Using 64 of Berlin’s enduring and popular favorites, I Love A Piano captures the spirit of America from the ragtime era of the early 20th century through the swinging elegance of the 1920’s and 30’s. From the songs that inspired a nation through the Great Depression to the innocent optimism of the 1950’s, I Love A Piano embarks on an enduring journey through musical heaven. Timeless classics, such as “Puttin’ On The Ritz,” “There’s No Business Like Show Business,” “Change Partners,” “How Deep Is The Ocean,””God Bless America,” and “White Christmas,” do more than identify the music of a generation, they define the music of our country. The show will be presented by Eva Price of Maximum Entertainment, Off-Broadway Booking, and Lawrence Toppall.

Beginning September 20th, I Love A Piano will bring its exuberant showstopping song and dance numbers to audiences across the nation. This Fall marks the start of its second touring season. Under the direction and choreography of Ray Roderick (Chitty Chitty Bang Bang National Tour), who co-created the show with Michael Berkely. The magic of each song brings new life to the material for a contemporary audience. This revitalized production brings today’s audiences into the lavish musical world of Irving Berlin while holding true to its nostalgic nature.

Tour Stops include 48 cities across the United States from Michigan to Kentucky to Santa Fe, New Mexico to Carmel, California. In addition to 3 weeks at The Arena Stage Company in Washington D.C and 2 dozen more stops across the Southern United States and Florida.

The talented cast of 8 triple threat singer/dancer/actors includes Emily Mattheson, Jason Weitkamp, Alix Paige, Kyle Fowler, Ashley Peacock, Ryan Lammer, Tom Bruett, and Talia Corren.

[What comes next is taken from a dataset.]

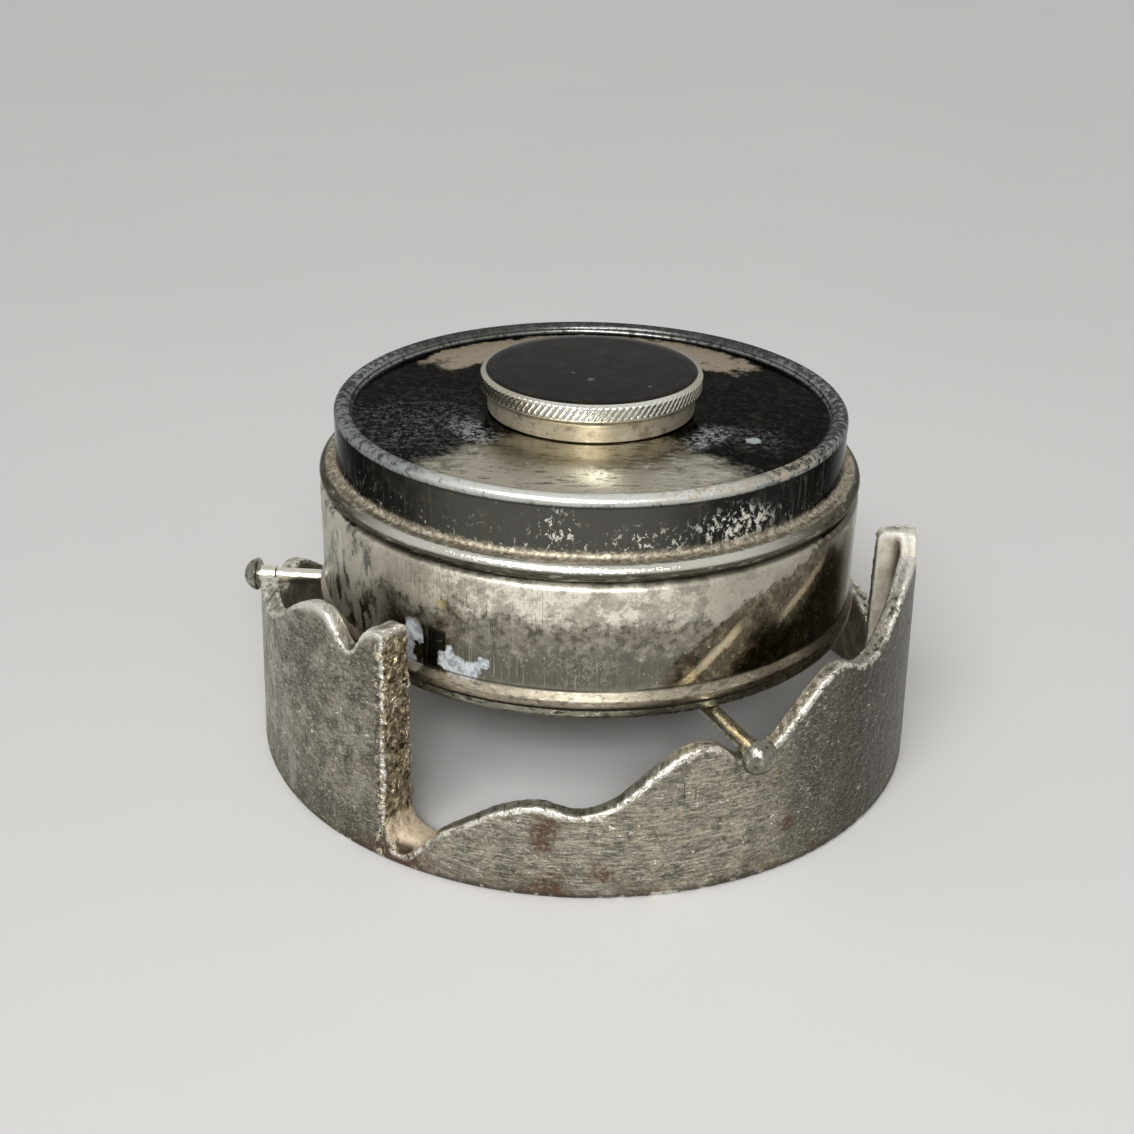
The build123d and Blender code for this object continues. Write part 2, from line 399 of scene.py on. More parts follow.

The Los Angeles Times raved: “When asked where Irving Berlin ranked in American music, fellow giant Jerome Kern famously said, ‘Irving Berlin has no place in American music. He is American music.’ The enduring truth of Kern’s assessment underpins the showbiz panache of ‘I Love a Piano,’ …as invigorating a song-catalog revue as any since AIN’T MISBEHAVIN.”

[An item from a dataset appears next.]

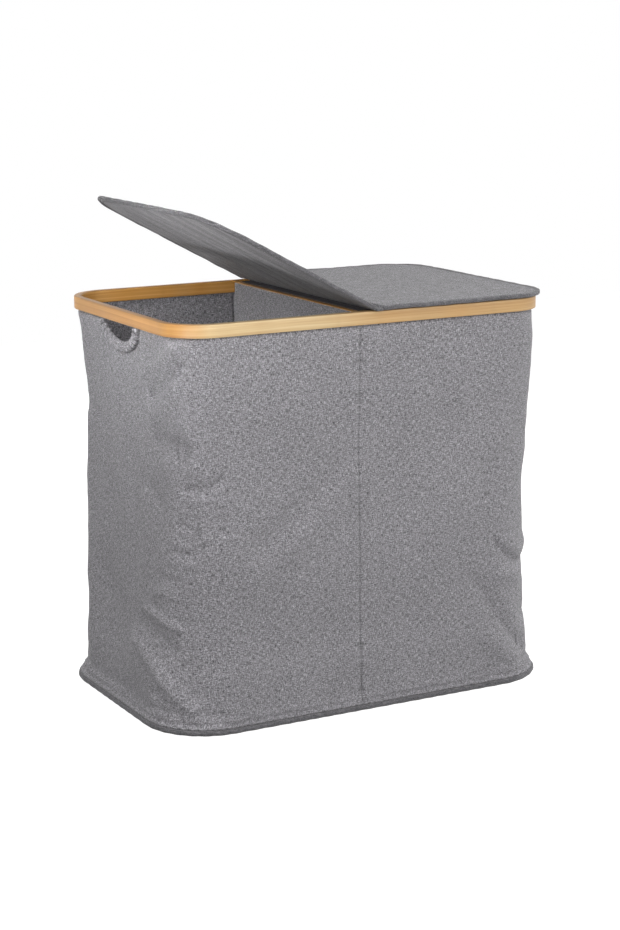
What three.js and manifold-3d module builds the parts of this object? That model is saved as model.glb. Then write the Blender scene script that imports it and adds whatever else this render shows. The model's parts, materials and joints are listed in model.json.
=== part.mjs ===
// Laundry hamper with two bins: a bent bamboo rim over a cloth body that four steel rods hold up, a cloth
// divider, and a lid of two board flaps that fold on a band across the middle.
// Millimetres, +Z up. The origin is the centre of the foot, on the floor. X runs along the hamper and the
// front is at -Y. The left flap stands open and the right one lies closed.
import * as THREE from "three";
import { mergeVertices } from "three/addons/utils/BufferGeometryUtils.js";
import Module from "manifold-3d";

const wasm = await Module();
wasm.setup();

// Whole hamper
const rimTop = 540;
const rimLength = 560;
const rimDepth = 382;
const footSpread = { ends: 19, sides: 4.5 }; // how far the foot stands out past the rim

// Clearances
const seat = 0.3; // between pieces that lie on or in one another
const overrun = 3; // how far a cutter passes the face that it leaves

// Bamboo rim: a bent strip with a groove in its underside that takes the cloth's hem
const strip = { tall: 17.5, thick: 10, cornerRadius: 58, topEase: 1.8, bottomEase: 1 };
const groove = { inset: 4.1, wide: 3.7, deep: 7.6 };
const hemStrip = { thick: 1.2, tall: 6 };

// Crossbar, tenoned into the middle of the rim's long sides
const crossbar = { wide: 32, tall: 12, drop: 2, ease: 1.5 };
const tenon = { wide: 20, tall: 5, long: 3, drop: 2.5 };

// Cloth body
const cloth = { thick: 1.6, footInset: 3, footCornerRadius: 88, waist: 5, seamX: -17.3, dividerThick: 2 };
const handHole = { halfWide: 48, deep: 25 };
const binding = { wide: 12, thick: 1.2 };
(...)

Variety reviewed it by saying: “Ray Roderick may love a piano, but his heart truly belongs to Irving Berlin. Roderick directed and choreographed this tribute revue and co-wrote it with Michael Berkeley. His affection for Berlin’s songs has resulted in an energetic, animated presentation of nearly 60 of Berlin’s tunes, ranging from 1911’s “Alexander’s Ragtime Band” to selections from 1950’s “Call Me Madam.”

The Boston Globe called it “A spectrum of brilliant Berlin… It captures both the astonishing range of Berlin’s musical styles and the cleverness of his simple rhymes, which makes it easy to understand why the songwriter remains a national treasure.”